Each passing jump in the interest rate, while doing its bit towards containing inflation, by design also hurts India’s economic growth which is necessary for creating gainful employment. With the January jump, the MPC is unlikely to drive interest rates down. RBI is currently stuck in an unenviable position.

Why is India witnessing sticky inflation

Sticky inflation simply means that things have been costlier for a whole now and inflation is taking longer than expected to fall. This also means that hiked food and fuel prices have permeated into the broader economy and made other things costlier along with them. Currently, the main issue causing inflation is higher food prices. In particular, it was the grains such as wheat and maize that seem to have shot up.

Two, core inflation has also inched up. Core inflation is a measure of inflation arrived at by removing the prices of food and fuel. Super core inflation is calculated by removing gold and silver price inflation from core inflation.

Analysts believe that higher inflation is also on account of firms continuing to pass on higher input costs to consumers. RBI has also weighed in the situation. According to a paper titled Anatomy of Inflation’s Ascent in India, which was published in December 2022, RBI Deputy Governor Michael Debabrata Patra and others said that inflation began as a shock to food and fuel prices but got increasingly generalised over ensuing months. As input costs were higher, the same reflected in output prices too. This was especially true for goods prices, in spite of muted demand conditions and pricing power.

India is not the only country which is in a fix on the inflation front.
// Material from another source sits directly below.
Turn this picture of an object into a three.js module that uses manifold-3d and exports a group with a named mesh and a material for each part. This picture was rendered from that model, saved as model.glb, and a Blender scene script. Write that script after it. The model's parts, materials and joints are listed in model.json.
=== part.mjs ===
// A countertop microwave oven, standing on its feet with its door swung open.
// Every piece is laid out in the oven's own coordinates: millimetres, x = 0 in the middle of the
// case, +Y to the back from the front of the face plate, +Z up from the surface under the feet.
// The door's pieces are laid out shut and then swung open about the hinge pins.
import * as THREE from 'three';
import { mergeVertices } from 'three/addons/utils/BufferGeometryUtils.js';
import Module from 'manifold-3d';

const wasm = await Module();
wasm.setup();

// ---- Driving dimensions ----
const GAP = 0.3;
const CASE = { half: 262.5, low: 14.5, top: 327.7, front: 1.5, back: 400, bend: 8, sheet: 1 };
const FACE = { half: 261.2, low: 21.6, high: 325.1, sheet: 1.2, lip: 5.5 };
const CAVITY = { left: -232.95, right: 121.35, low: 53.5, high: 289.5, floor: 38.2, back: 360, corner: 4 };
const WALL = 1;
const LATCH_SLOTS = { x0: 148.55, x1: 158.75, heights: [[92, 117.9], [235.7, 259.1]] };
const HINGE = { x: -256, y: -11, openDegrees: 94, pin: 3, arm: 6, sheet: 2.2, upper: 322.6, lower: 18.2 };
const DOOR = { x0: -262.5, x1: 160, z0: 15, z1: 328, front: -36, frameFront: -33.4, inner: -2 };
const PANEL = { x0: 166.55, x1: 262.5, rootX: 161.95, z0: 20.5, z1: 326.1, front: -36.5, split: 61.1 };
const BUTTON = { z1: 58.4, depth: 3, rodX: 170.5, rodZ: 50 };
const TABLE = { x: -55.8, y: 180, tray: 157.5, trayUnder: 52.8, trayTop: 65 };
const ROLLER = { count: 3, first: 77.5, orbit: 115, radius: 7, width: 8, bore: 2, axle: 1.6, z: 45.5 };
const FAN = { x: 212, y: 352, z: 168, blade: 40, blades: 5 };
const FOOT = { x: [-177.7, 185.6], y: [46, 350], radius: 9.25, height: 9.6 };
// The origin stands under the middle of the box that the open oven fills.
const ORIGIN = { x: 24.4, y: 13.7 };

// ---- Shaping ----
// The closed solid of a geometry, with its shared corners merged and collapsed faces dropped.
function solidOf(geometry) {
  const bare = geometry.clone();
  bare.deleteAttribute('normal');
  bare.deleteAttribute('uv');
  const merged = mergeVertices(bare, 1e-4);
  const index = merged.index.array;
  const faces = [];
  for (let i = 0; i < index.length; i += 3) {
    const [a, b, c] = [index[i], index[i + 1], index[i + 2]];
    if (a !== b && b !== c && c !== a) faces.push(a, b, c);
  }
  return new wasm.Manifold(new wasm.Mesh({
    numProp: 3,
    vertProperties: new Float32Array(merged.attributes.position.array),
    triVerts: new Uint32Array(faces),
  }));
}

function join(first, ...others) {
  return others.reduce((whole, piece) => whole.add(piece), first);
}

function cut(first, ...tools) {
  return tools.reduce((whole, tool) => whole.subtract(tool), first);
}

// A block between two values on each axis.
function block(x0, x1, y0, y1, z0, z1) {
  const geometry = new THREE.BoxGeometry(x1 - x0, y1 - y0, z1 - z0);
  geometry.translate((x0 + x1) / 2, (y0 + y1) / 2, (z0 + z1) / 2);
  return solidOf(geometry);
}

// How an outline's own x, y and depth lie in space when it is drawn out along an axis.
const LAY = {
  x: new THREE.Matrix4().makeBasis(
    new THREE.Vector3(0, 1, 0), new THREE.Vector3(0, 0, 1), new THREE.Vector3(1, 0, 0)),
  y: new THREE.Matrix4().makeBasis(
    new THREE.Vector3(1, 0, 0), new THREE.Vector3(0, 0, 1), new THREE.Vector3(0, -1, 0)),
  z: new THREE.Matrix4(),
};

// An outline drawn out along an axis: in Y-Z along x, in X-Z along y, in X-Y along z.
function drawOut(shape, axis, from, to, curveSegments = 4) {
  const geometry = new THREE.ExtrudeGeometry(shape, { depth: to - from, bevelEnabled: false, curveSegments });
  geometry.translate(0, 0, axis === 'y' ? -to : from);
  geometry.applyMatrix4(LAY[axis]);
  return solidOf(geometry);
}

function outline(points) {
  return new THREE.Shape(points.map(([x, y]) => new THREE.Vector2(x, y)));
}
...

Its peers such as the United States and European countries are also struggling to rein in sticky inflation.

Problem with persistently high inflation

India and other world economies are currently trying to come out of the twin shocks delivered by the coronavirus pandemic and then by the ongoing war in Russia and Ukraine. If inflation stays persistently high or sticky, it would necessitate the RBI to keep raising interest rates. Even if it desists from hiking rates further, the need will remain to keep the rates high for a long period of time which is bound to hurt the economy which is reeling under various macroeconomic headwinds.

With the Reserve Bank of India struggling to keep inflation in its target zone, it is expected that it will increase its main interest rate by 25 basis points to 6.75% in April. However, it is also expected that the apex bank will not undertake any rate hike until the end of 2023, according to economists. RBI is hawkish for now and will need to see a decisive fall in inflation for them to change their stance to neutral, according to analysts. The major concern remains the volatility in food prices. Globally, persistent inflation is prompting major central banks to continue tightening monetary policy until price pressures are tamed.